Auf Grundlage dieser Überlegungen lässt sich die Frage, ob Jesus ein Held ist, beantworten: Ja, er ist ein Held, denn er überwindet die mit seiner menschlichen Natur verbundene Neigung zur Sünde und hebt sich nicht einmal über seine Feinde. Nein, er ist kein Held, denn sein Leben endet mit dem schmachvollen Tod am Kreuz. Erst die Perspektive des Glaubens, wonach Gott Jesus vom Tod auferweckt und dadurch sein Leben bestätigt hat, macht ihn für Christen zum Helden schlechthin.
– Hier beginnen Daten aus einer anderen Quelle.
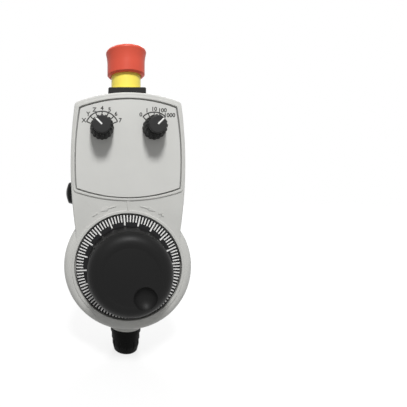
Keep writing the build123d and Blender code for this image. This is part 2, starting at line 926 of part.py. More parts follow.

Gerd Neuhaus’ differenzierte, insgesamt verständlich geschriebene und mit zahlreichen Beispielen angereicherte Fundamentaltheologie gibt in ihrem Gesamtentwurf und ihren vielen detaillierten Einzelanalysen allen an Theologie Interessierten reichlich Stoff zum theologischen Mit- und Weiterdenken – und mag an einigen Stellen zum Widerspruch provozieren. Lehrreich und anregend ist die Lektüre allemal. Religionslehrer/innen der Oberstufe werden darüber hinaus Passagen entdecken, die sie fruchtbringend in ihren Unterricht einbeziehen können.